Nor is there any indication given as to how these movements will be monitored or limited once the site is operational. Realistic numbers based on appropriate comparators are needed from similar sites. These numbers should in turn be built into the modelling of future traffic movements.

Members’ Vehicles. The transport movements used for calculating the likely impact make no mention of members and their vehicles; members are referred to elsewhere in the proposal as an important component of the anticipated users of the museum and its facilities. Are the members included in the 334 max visitor numbers? If so how will their movements be monitored?

Staff members Vehicles. The TA refers to 40 staff members and 30 volunteers (TA 6.2.4), whereas elsewhere in the proposal documentation up to 200 staff are mentioned. We understand from the project team that 200 is the expected number. This will have an impact on journeys made to and from the site.

Holiday Homes Vehicles. The Transport Assessment takes as its baseline assumption that traffic movements resulting from the holiday homes will be comparable with data for privately owned houses, ‘The TA of the consented scheme utilised the TRICS database (v.7.9.3) under the category ’03 – Residential – A – Houses Privately Owned’. (TA 6.3.1).
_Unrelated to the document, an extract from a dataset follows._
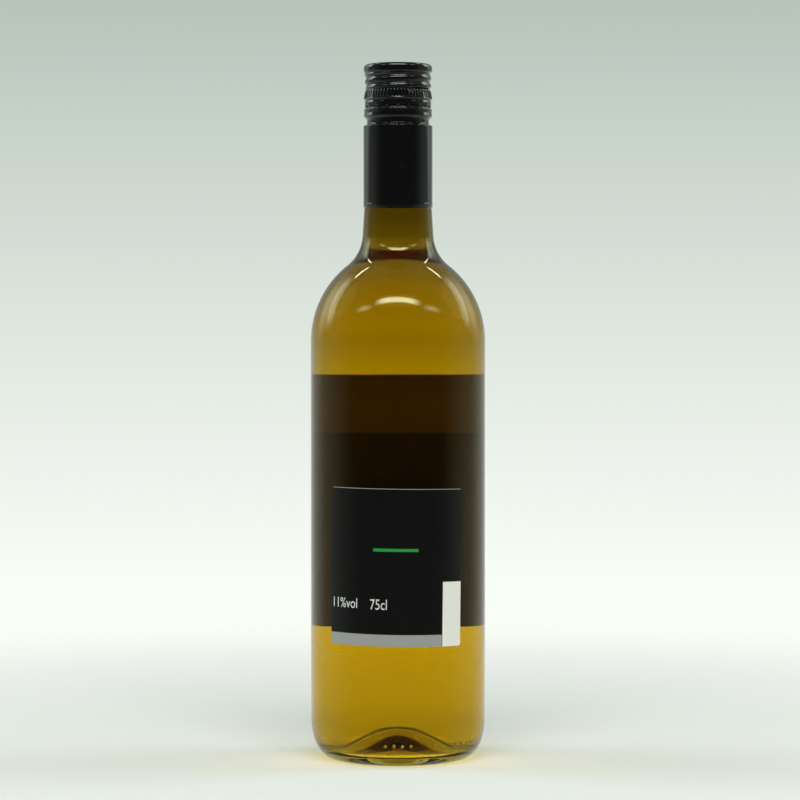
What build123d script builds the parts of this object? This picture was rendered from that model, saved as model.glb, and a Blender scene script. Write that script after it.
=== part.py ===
from build123d import *
import os
from math import asin, cos, degrees, radians, sin, sqrt, tan

# A full 75 cl wine bottle of the straight-sided Bordeaux form, shut by a long-skirt
# aluminium screw closure, with a paper label in front (+Y) and behind (-Y).
# Millimetres. The origin is on the table under the middle of the bottle, +Z up.

# Glass: outside
glass_height = 296.5            # table to lip
body_diameter = 74.8
heel_width = 9.0                # how far the rounded heel runs in under the body
heel_height = 17.0              # and how far up
ring_width = 1.5                # flat ring that the bottle stands on
shoulder_below_lip = 117.9      # lip to the top of the straight body
shoulder_radius = 41.3          # round of the shoulder
hollow_radius = 17.3            # hollow between shoulder and neck
neck_taper = 3.5                # degrees, each side, narrower upwards
lip_round = 1.2

# Glass: inside
body_wall = 2.65
neck_wall = 3.3                 # at the closure's lower edge
mouth_wall = 3.2                # glass round the mouth
bore_depth = 35.0               # how far down the mouth stays straight
inner_heel_width = 9.7
inner_heel_height = 14.0
floor_height = 5.2              # lowest glass inside, over the standing ring
punt_depth = 11.0               # hollow under the bottle
punt_toe_slope = 0.35           # how steeply that hollow leaves the standing ring
punt_glass = 2.9                # glass at the top of that hollow

# Moulded pips on the heel: degrees round from the back, heights on the heel's curve
pip_radius = 0.75
pip_angle = 62.7                # up the heel's curve, from its lowest point
pip_step = 5.6
pip_rows = [(-8.2, 4), (25.1, 1), (41.2, 4)]   # first pip of a row, pips in it

# Wine
fill_below_lip = 56.0           # up inside the closure's skirt
wine_clearance = 0.05           # between wine and glass

# Screw closure, heights given as distances below its flat top
closure_diameter = 29.6
closure_height = 61.3
closure_top_sheet = 0.3
closure_sheet = 0.25
closure_clearance = 0.05        # round the finish
skirt_clearance = 0.075         # between the skirt's lower edge and the neck
undercut_sheet = 0.45           # sheet where it is rolled in under the finish
crown_round = 2.3
roll_round = 0.3                # corner of every rolled ring
crown_bottom = 3.4
thread_zone_top = 4.6
thread_zone_bottom = 10.2
knurl_bottom = 15.0
bead_middle = 16.6
slit_height = 18.2
ring_top = 19.5
ring_bottom = 22.3
undercut_top = 23.9
undercut_bottom = 25.5
skirt_top = 26.4
skirt_bead = 1.3                # above the lower edge

crown_inset = 0.1               # closure's radius less the ring's own radius
thread_inset = 0.6
knurl_root_inset = 1.0
groove_inset = 0.8
bead_inset = 0.5
ring_inset = 0.1
ring_dip = 0.25
undercut_inset = 1.5
skirt_bead_proud = 0.1

thread_pitch = 3.1
thread_groove_radius = 1.1
thread_groove_depth = 0.6
thread_first_turn = -78.0       # degrees round from +X where the groove starts, low down
thread_turns = 2.3
thread_start = 12.1             # groove's lower end, below the closure's top
knurl_count = 60
knurl_radius = 0.4
slit_count = 18
slit_opening = 0.35
slit_bridge = 0.95
slit_depth = 0.5

# Labels
paper = 0.12
glue = 0.03                     # between paper and glass
label_round = 1.0
back_label_width = 60.5         # round the bottle
back_label_height = 65.9
back_label_bottom = 51.1
back_label_tilt = -0.8          # degrees, its right side a little low
back_label_turn = -1.5          # degrees round from the back
front_label_width = 90.0
front_label_height = 110.0
front_label_bottom = 54.0

body_radius = body_diameter / 2
closure_radius = closure_diameter / 2
neck_radius = closure_radius - closure_sheet - skirt_clearance     # at the closure's lower edge
finish_radius = closure_radius - undercut_inset - undercut_sheet - closure_clearance
bore_radius = finish_radius - mouth_wall
closure_base = glass_height + closure_top_sheet - closure_height


def revolved(outline):
    """Turn a closed outline of curves, in radius and height, about the bottle's axis."""
    edges = [edge for curve in outline for edge in curve.edges()]
    return revolve(Plane.XZ * make_face(Wire(edges)), Axis.Z)


def shoulder_run(radius, round_radius, hollow, foot_radius):
    """Edges from the top of a straight body to the foot of a tapered neck, all tangent.

    foot_radius is the neck's radius at the closure's lower edge. Returns the edges and
    the last point, which is on the neck's taper.
    """
    start = glass_height - shoulder_below_lip
    slope = tan(radians(neck_taper))
    round_centre = Vector(radius - round_radius, start)
    # The hollow's centre moves along a line beside the taper until both arcs touch.
    across = foot_radius + closure_base * slope + hollow * cos(radians(neck_taper))
    up = hollow * sin(radians(neck_taper))
    dx = across - round_centre.X
    dz = up - round_centre.Y
    a = 1 + slope**2
    b = dz - slope * dx
    c = dx**2 + dz**2 - (round_radius + hollow) ** 2
    foot = (sqrt(b**2 - a * c) - b) / a
    hollow_centre = Vector(across - slope * foot, up + foot)
    turn = asin((hollow_centre.Y - start) / (round_radius + hollow))
    shoulder = CenterArc(round_centre, round_radius, 0, degrees(turn))
    fillet_arc = CenterArc(hollow_centre, hollow, 180 + degrees(turn), neck_taper - degrees(turn))
    return [shoulder, fillet_arc], fillet_arc @ 1


def heel_run(radius, width, height, bottom):
    """Quarter ellipse from the foot of the wall, at `bottom`, up to the straight body."""
    centre = (radius - width, bottom + height)
    return EllipticalCenterArc(centre, width, height, start_angle=-90, arc_size=90)


def outer_outline():
    """Outside of the glass, from the standing ring up to the lip's outer round."""
    heel = heel_run(body_radius, heel_width, heel_height, 0)
    shoulder, neck_foot = shoulder_run(body_radius, shoulder_radius, hollow_radius, neck_radius)
    taper_top = closure_base + (neck_radius - finish_radius) / tan(radians(neck_taper))
    body = Line(heel @ 1, shoulder[0] @ 0)
    neck = Line(neck_foot, (finish_radius, taper_top))
    finish = Line(neck @ 1, (finish_radius, glass_height - lip_round))
    lip = RadiusArc(finish @ 1, (finish_radius - lip_round, glass_height), -lip_round)
    return [heel, body, *shoulder, neck, finish, lip]


def cavity_outline(gap=0.0):
    """Inside of the glass from the middle of its floor up to the mouth, `gap` clear of it."""
    inner_radius = body_radius - body_wall - gap
    bottom = floor_height + gap
    heel = heel_run(inner_radius, inner_heel_width - gap, inner_heel_height - gap, bottom)
    dome_top = (0, punt_depth + punt_glass + gap)
    dome = Spline(dome_top, heel @ 0, tangents=((1, 0), (1, 0)))
    shoulder, neck_foot = shoulder_run(
        inner_radius,
        shoulder_radius - body_wall - gap,
        hollow_radius + neck_wall + gap,
        neck_radius - neck_wall - gap,
    )
    mouth_radius = bore_radius - gap
    body = Line(heel @ 1, shoulder[0] @ 0)
    neck = Line(neck_foot, (mouth_radius, glass_height - bore_depth))
    bore = Line(neck @ 1, (mouth_radius, glass_height))
    return [dome, heel, body, *shoulder, neck, bore]


def cavity(gap=0.0):
    """The room inside the glass as a solid, up to the lip."""
    edges = cavity_outline(gap)
    top = Line(edges[-1] @ 1, (0, glass_height))
    axis = Line(top @ 1, edges[0] @ 0)
    return revolved([*edges, top, axis])


def heel_point(angle):
    """Point on the heel's curve, `angle` degrees up from the standing ring."""
    return (
        body_radius - heel_width + heel_width * sin(radians(angle)),
        heel_height * (1 - cos(radians(angle))),
    )


def pips():
    """Small moulded pips in rows on the heel."""
    radius, height = heel_point(pip_angle)
    first = Pos(0, -radius, height) * Sphere(pip_radius)
    angles = [start + pip_step * k for start, count in pip_rows for k in range(count)]
    return [Rot(0, 0, angle) * first for angle in angles]


def make_glass():
    outside = outer_outline()
    ring_outer = outside[0] @ 0
    ring_inner = ring_outer - Vector(ring_width, 0)
    ring = Line(ring_inner, ring_outer)
    punt = Spline((0, punt_depth), ring_inner, tangents=((1, 0), (1, -punt_toe_slope)))
    top = Line(outside[-1] @ 1, (0, glass_height))
    axis = Line(top @ 1, punt @ 0)
    blank = revolved([punt, ring, *outside, top, axis])
    return blank + pips() - cavity()


def make_wine():
    level = glass_height - fill_below_lip
    below = Pos(0, 0, level / 2) * Box(body_diameter, body_diameter, level)
    return cavity(wine_clearance) & below


def closure_point(below_top, inset=0.0):
    """Point on the closure: distance below its top, and inset from its full radius."""
    return (closure_radius - inset, closure_base + closure_height - below_top)


def closure_outside():
    """Outline of the rolled closure, from its top down to the skirt's lower edge."""
    return [
        closure_point(0, crown_inset),
        closure_point(crown_bottom, crown_inset),
        closure_point(thread_zone_top, thread_inset),
        closure_point(thread_zone_bottom, thread_inset),
        closure_point(thread_zone_bottom + 2 * roll_round, knurl_root_inset),
        closure_point(knurl_bottom, 0),
        closure_point((knurl_bottom + bead_middle) / 2, groove_inset),
        closure_point(bead_middle, bead_inset),
        closure_point(slit_height, groove_inset - crown_inset),
        closure_point(ring_top - 2 * roll_round, groove_inset),
        closure_point(ring_top, ring_inset),
        closure_point((ring_top + ring_bottom) / 2, ring_inset + ring_dip),
        closure_point(ring_bottom, ring_inset),
        closure_point(undercut_top, undercut_inset),
        closure_point(undercut_bottom, undercut_inset),
        closure_point(skirt_top, 0),
        closure_point(closure_height - skirt_bead - 2 * roll_round, 0),
        closure_point(closure_height - skirt_bead, -skirt_bead_proud),
        closure_point(closure_height - skirt_bead + 2 * roll_round, 0),
    ]


def closure_blank():
    """The closure before its thread, knurls and slits are cut."""
    corners = closure_outside()
    top = (0, corners[0][1])
    bottom = closure_point(closure_height)
    rounds = [crown_round] + [roll_round] * (len(corners) - 1)
    outside = FilletPolyline(top, *corners, bottom, radius=rounds)
    bore = finish_radius + closure_clearance
    skirt_inside = closure_radius - closure_sheet
    inside = Polyline(
        bottom,
        (skirt_inside, closure_base),
        (skirt_inside, closure_point(skirt_top + 2 * closure_sheet)[1]),
        (bore, closure_point(undercut_bottom + 2 * closure_sheet)[1]),
        (bore, glass_height),
        (0, glass_height),
        top,
    )
    return revolved([outside, inside])


def thread_groove():
    """Helical groove where the closure is rolled into the bottle's thread."""
    path_radius = closure_radius - thread_inset + thread_groove_radius - thread_groove_depth
    helix = Helix(thread_pitch, thread_pitch * thread_turns, path_radius)
    section = Plane(origin=helix @ 0, z_dir=helix % 0) * Circle(thread_groove_radius)
    groove = sweep(section, path=helix, is_frenet=True)
    start = closure_point(thread_start)[1]
    return Pos(0, 0, start) * Rot(0, 0, thread_first_turn) * groove


def knurls():
    """Upright flutes round the flared band."""
    low_radius, low_height = closure_point(knurl_bottom - roll_round)
    top_radius, top_height = closure_point(thread_zone_bottom, knurl_root_inset)
    low = Vector(low_radius, 0, low_height)
    high = Vector(top_radius, 0, top_height)
    middle = Plane(origin=(low + high) / 2, z_dir=high - low)
    flute = middle * Cylinder(knurl_radius, (high - low).length)
    return [Rot(0, 0, 360 * k / knurl_count) * flute for k in range(knurl_count)]


def slits():
    """Perforation that parts the closure from its skirt: short slits between bridges."""
    outer = closure_radius
    root = closure_radius - groove_inset - slit_depth
    height = closure_point(slit_height)[1]
    arc = 360 / slit_count - degrees(slit_bridge / closure_radius)
    section = Plane.XZ * Pos((root + outer) / 2, height) * Rectangle(outer - root, slit_opening)
    slit = revolve(section, Axis.Z, revolution_arc=arc)
    turn = 90 - arc / 2 - 180 / slit_count
    return [Rot(0, 0, turn + 360 * k / slit_count) * slit for k in range(slit_count)]


def make_closure():
    return closure_blank() - thread_groove() - knurls() - slits()


def make_label(width, height, bottom, turn, tilt=0.0, round_radius=label_round):
    """Paper wrapped on the body: a thin tube cut to a rounded, slightly tilted sheet."""
    inner = body_radius + glue
    outer = inner + paper
    tube = Cylinder(outer, 2 * height) - Cylinder(inner, 2 * height)
    half_angle = width / 2 / outer
    sheet = RectangleRounded(2 * outer * sin(half_angle), height, round_radius)
    cut = extrude(Plane.XZ * Rot(0, 0, tilt) * sheet, 2 * outer)
    return Pos(0, 0, bottom + height / 2) * Rot(0, 0, turn) * (tube & cut)


def make_back_label():
    return make_label(
        back_label_width, back_label_height, back_label_bottom, back_label_turn, back_label_tilt
    )


def make_front_label():
    return make_label(front_label_width, front_label_height, front_label_bottom, 180)


def write(node, solid):
    """Save one sub-part under its node's name."""
    solid = solid.solids()[0] if len(solid.solids()) == 1 else solid
    print(f"{node}: {len(solid.solids())} solid, {solid.volume / 1000:.1f} cm3")
    export_step(solid, f"parts/{node}.step")


os.makedirs("parts", exist_ok=True)
write("glass_bottle", make_glass())
write("wine", make_wine())
write("screw_cap", make_closure())
write("back_label", make_back_label())
write("front_label", make_front_label())
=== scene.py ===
import bmesh
import bpy
from math import asin, ceil, cos, exp, hypot, pi, radians, sin, sqrt, tan
from mathutils import Matrix, Vector


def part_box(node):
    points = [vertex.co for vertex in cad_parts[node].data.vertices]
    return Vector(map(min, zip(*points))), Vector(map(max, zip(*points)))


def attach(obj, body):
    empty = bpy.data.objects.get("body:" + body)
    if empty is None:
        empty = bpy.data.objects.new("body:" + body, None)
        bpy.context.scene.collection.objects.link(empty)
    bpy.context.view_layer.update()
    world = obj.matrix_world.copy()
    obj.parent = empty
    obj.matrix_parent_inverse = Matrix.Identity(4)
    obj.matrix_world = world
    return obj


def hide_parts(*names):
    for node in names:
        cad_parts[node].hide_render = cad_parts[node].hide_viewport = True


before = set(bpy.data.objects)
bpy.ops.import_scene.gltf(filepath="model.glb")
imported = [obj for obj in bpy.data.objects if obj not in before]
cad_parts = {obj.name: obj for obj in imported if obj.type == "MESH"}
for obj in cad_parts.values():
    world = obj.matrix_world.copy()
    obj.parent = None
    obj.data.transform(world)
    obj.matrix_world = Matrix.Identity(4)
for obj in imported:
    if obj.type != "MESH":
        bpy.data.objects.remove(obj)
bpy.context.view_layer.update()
scene = bpy.context.scene
mm = 0.001

glassLow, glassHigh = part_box("glass_bottle")
capLow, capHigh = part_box("screw_cap")
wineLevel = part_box("wine")[1][2]
print("stage: frame loaded")


# Shader helpers

def newMaterial(name):
    material = bpy.data.materials.new(name)
    material.use_nodes = True
    return material, material.node_tree, material.node_tree.nodes["Principled BSDF"]


def addNode(tree, kind, inputs=None, **settings):
    node = tree.nodes.new(kind)
    for key, value in settings.items():
        setattr(node, key, value)
    for key, value in (inputs or {}).items():
        node.inputs[key].default_value = value
    return node


def objectCoords(tree):
    return addNode(tree, "ShaderNodeTexCoord").outputs["Object"]


def mathNode(tree, operation, first, second=0.0):
    node = addNode(tree, "ShaderNodeMath", operation=operation)
    for socket, value in zip(node.inputs, (first, second)):
        if isinstance(value, (int, float)):
            socket.default_value = value
        else:
            tree.links.new(value, socket)
    return node.outputs[0]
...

But this assumption takes no account of the scale of the homes proposed. These homes have up to six bedrooms, and staff accommodation for two or three staff and garaging for up to 4 vehicles. For this reason the estimated travel movements must clearly be on the low side and not, as stated, ‘worst case’.

Contractors’ Vehicles – Contractors’ vehicle movements are referred to in the Travel Plan (Section 4.10) without any quantification. These vehicle movements are not included in the Transport Assessment. Why not?